Begin MATERIAL

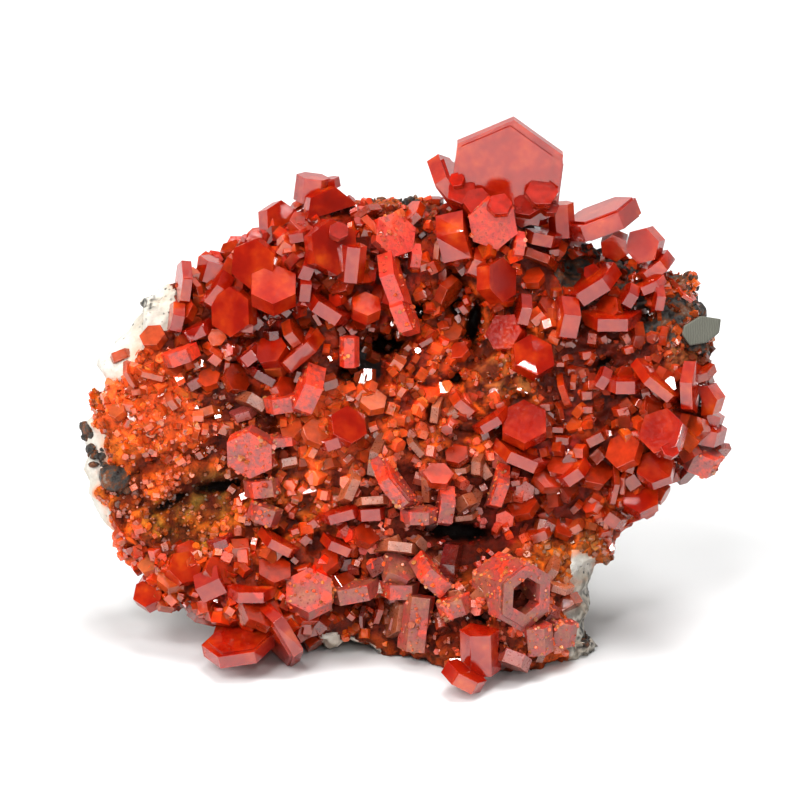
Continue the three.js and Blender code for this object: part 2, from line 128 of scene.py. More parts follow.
# What grows where on the face. Each patch fades into its neighbours.
# name, middle (across, up), reach, ground, crystals, their radius, how many to a square millimetre
GROWTH = [
    ("upper mound", (-9, 45), 6.5, DEEP, RED, 0.75, 1.3),
    ("lower mound", (-14, 38), 5.5, DEEP, RED, 0.65, 1.5),
    ("mound foot", (-8, 35), 4, BROWN, SCARLET, 0.5, 1.6),
    ("mound left edge", (-20, 38), 3.5, BROWN, CORAL, 0.5, 1.8),
    ("skyline", (-0.5, 50), 3.4, TAN, SALMON, 0.24, 5.0),
    ("crown seat", (8.5, 46), 4.5, DEEP, SCARLET, 0.6, 1.2),
    ("crown foot", (12, 41), 4, BROWN, SCARLET, 0.45, 1.6),
    ("dark corner", (18.5, 43), 3.2, BROWN, SCARLET, 0.36, 2.4),
    ("corner", (23.5, 41.5), 3.6, BROWN, SCARLET, 0.42, 2.6),
    ("right fringe", (29, 38.5), 3.2, BROWN, ORANGE, 0.34, 5.0),
    ("right tan ledge", (29.5, 34), 2.4, TAN, PEACH, 0.25, 4.0),
    ("right field", (20, 32.5), 5.5, HOLLOW, SALMON, 0.36, 3.4),
    ("right shoulder", (27, 27), 5, DEEP, SCARLET, 0.8, 1.2),
    ("right middle", (19, 25), 4.5, DEEP, SCARLET, 0.75, 1.3),
    ("right underside", (23.5, 20), 3.5, ORANGE, SCARLET, 0.8, 1.2),
    ("saddle", (8, 37), 4, ORANGE, SCARLET, 0.4, 2.6),
    ("saddle tan", (10.5, 32.5), 2.6, TAN, ORANGE, 0.25, 4.0),
    ("saddle right", (13.5, 36), 3, ORANGE, CORAL, 0.6, 1.5),
    ("upper middle", (1, 31), 4, SCARLET, CORAL, 0.45, 2.2),
    ("middle", (-7, 27), 5, CORAL, CORAL, 0.55, 2.0),
    ("middle right", (7, 26), 4.5, ORANGE, SALMON, 0.45, 2.2),
    ("left lobe", (-25.5, 30), 5.5, CORAL, CORAL, 0.42, 3.2),
    ("left lobe edge", (-29, 23), 3.5, AMBER, ORANGE, 0.25, 5.0),
    ("left lobe foot", (-23, 23.5), 3.5, ORANGE, CORAL, 0.32, 4.0),
    ("left middle", (-16.5, 29.5), 3.6, BROWN, PEACH, 0.4, 2.4),
    ("trench", (-20, 20.3), 2.2, OLIVE, OLIVE, 0.2, 3.0),
    ("mustard", (-21.5, 17), 3.2, MUSTARD, AMBER, 0.2, 6.0),
    ("lower left", (-25.5, 12), 4, ORANGE, SCARLET, 0.5, 2.6),
    ("left toe", (-15, 11), 5, DEEP, SCARLET, 0.65, 1.6),
    ("left toe top", (-13, 18.5), 3.5, AMBER, CORAL, 0.4, 2.4),
    ("toe middle", (-6, 12), 4, BROWN, RED, 0.5, 1.6),
    ("toe foot", (-4, 7.5), 3, RUST, ORANGE, 0.35, 2.4),
    ("ridge", (0, 19), 4, HOLLOW, SALMON, 0.42, 1.8),
    ("ridge right", (6.5, 20.5), 3, BROWN, SALMON, 0.42, 1.8),
    ("ridge foot", (1, 12.5), 3.5, BROWN, MAUVE, 0.42, 1.8),
    ("right low", (13, 20.5), 4, DEEP, SCARLET, 0.6, 1.3),
    ("band of shade", (7, 15.5), 2.6, BLACK, RED, 0.4, 1.0),
    ("right toe", (8, 7), 4.5, RUST, SALMON, 0.38, 2.4),
    ("right toe edge", (15.5, 8), 3, ORANGE, CORAL, 0.4, 2.4),
    ("right foot", (16.5, 14), 2.6, AMBER, TAN, 0.25, 3.5),
    ("lower left rim", (-29.5, 13.5), 2.6, ORANGE, CORAL, 0.3, 4.0),
    ("lobe rim", (-32.5, 30), 2.4, AMBER, ORANGE, 0.2, 5.0),
]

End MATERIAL

Copy all of the data. Keep every word exactly as it is.

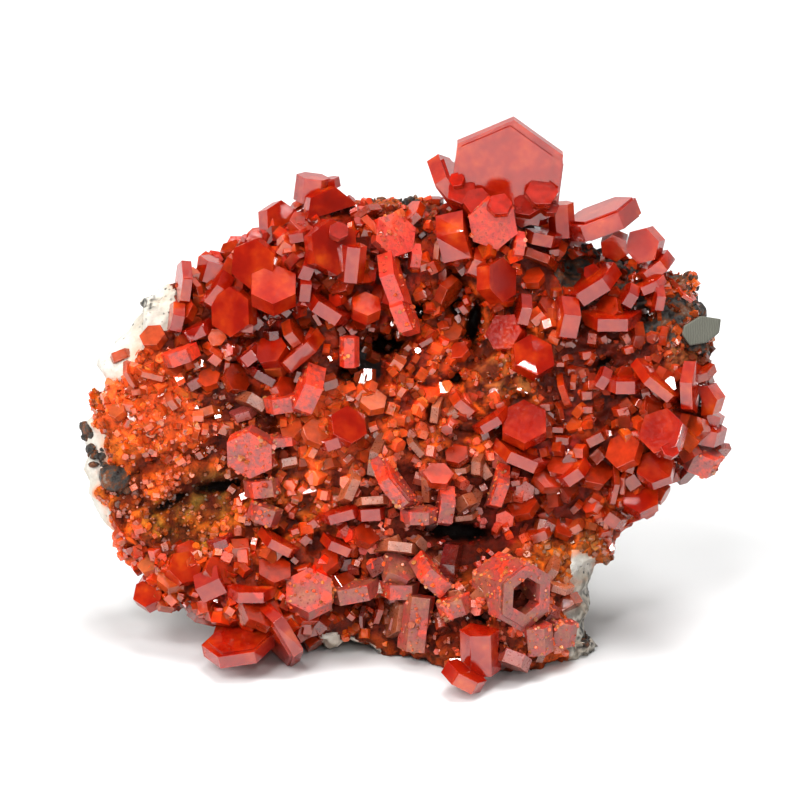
Continue the three.js and Blender code for this object: part 2, from line 128 of scene.py. More parts follow.
# What grows where on the face. Each patch fades into its neighbours.
# name, middle (across, up), reach, ground, crystals, their radius, how many to a square millimetre
GROWTH = [
    ("upper mound", (-9, 45), 6.5, DEEP, RED, 0.75, 1.3),
    ("lower mound", (-14, 38), 5.5, DEEP, RED, 0.65, 1.5),
    ("mound foot", (-8, 35), 4, BROWN, SCARLET, 0.5, 1.6),
    ("mound left edge", (-20, 38), 3.5, BROWN, CORAL, 0.5, 1.8),
    ("skyline", (-0.5, 50), 3.4, TAN, SALMON, 0.24, 5.0),
    ("crown seat", (8.5, 46), 4.5, DEEP, SCARLET, 0.6, 1.2),
    ("crown foot", (12, 41), 4, BROWN, SCARLET, 0.45, 1.6),
    ("dark corner", (18.5, 43), 3.2, BROWN, SCARLET, 0.36, 2.4),
    ("corner", (23.5, 41.5), 3.6, BROWN, SCARLET, 0.42, 2.6),
    ("right fringe", (29, 38.5), 3.2, BROWN, ORANGE, 0.34, 5.0),
    ("right tan ledge", (29.5, 34), 2.4, TAN, PEACH, 0.25, 4.0),
    ("right field", (20, 32.5), 5.5, HOLLOW, SALMON, 0.36, 3.4),
    ("right shoulder", (27, 27), 5, DEEP, SCARLET, 0.8, 1.2),
    ("right middle", (19, 25), 4.5, DEEP, SCARLET, 0.75, 1.3),
    ("right underside", (23.5, 20), 3.5, ORANGE, SCARLET, 0.8, 1.2),
    ("saddle", (8, 37), 4, ORANGE, SCARLET, 0.4, 2.6),
    ("saddle tan", (10.5, 32.5), 2.6, TAN, ORANGE, 0.25, 4.0),
    ("saddle right", (13.5, 36), 3, ORANGE, CORAL, 0.6, 1.5),
    ("upper middle", (1, 31), 4, SCARLET, CORAL, 0.45, 2.2),
    ("middle", (-7, 27), 5, CORAL, CORAL, 0.55, 2.0),
    ("middle right", (7, 26), 4.5, ORANGE, SALMON, 0.45, 2.2),
    ("left lobe", (-25.5, 30), 5.5, CORAL, CORAL, 0.42, 3.2),
    ("left lobe edge", (-29, 23), 3.5, AMBER, ORANGE, 0.25, 5.0),
    ("left lobe foot", (-23, 23.5), 3.5, ORANGE, CORAL, 0.32, 4.0),
    ("left middle", (-16.5, 29.5), 3.6, BROWN, PEACH, 0.4, 2.4),
    ("trench", (-20, 20.3), 2.2, OLIVE, OLIVE, 0.2, 3.0),
    ("mustard", (-21.5, 17), 3.2, MUSTARD, AMBER, 0.2, 6.0),
    ("lower left", (-25.5, 12), 4, ORANGE, SCARLET, 0.5, 2.6),
    ("left toe", (-15, 11), 5, DEEP, SCARLET, 0.65, 1.6),
    ("left toe top", (-13, 18.5), 3.5, AMBER, CORAL, 0.4, 2.4),
    ("toe middle", (-6, 12), 4, BROWN, RED, 0.5, 1.6),
    ("toe foot", (-4, 7.5), 3, RUST, ORANGE, 0.35, 2.4),
    ("ridge", (0, 19), 4, HOLLOW, SALMON, 0.42, 1.8),
    ("ridge right", (6.5, 20.5), 3, BROWN, SALMON, 0.42, 1.8),
    ("ridge foot", (1, 12.5), 3.5, BROWN, MAUVE, 0.42, 1.8),
    ("right low", (13, 20.5), 4, DEEP, SCARLET, 0.6, 1.3),
    ("band of shade", (7, 15.5), 2.6, BLACK, RED, 0.4, 1.0),
    ("right toe", (8, 7), 4.5, RUST, SALMON, 0.38, 2.4),
    ("right toe edge", (15.5, 8), 3, ORANGE, CORAL, 0.4, 2.4),
    ("right foot", (16.5, 14), 2.6, AMBER, TAN, 0.25, 3.5),
    ("lower left rim", (-29.5, 13.5), 2.6, ORANGE, CORAL, 0.3, 4.0),
    ("lobe rim", (-32.5, 30), 2.4, AMBER, ORANGE, 0.2, 5.0),
]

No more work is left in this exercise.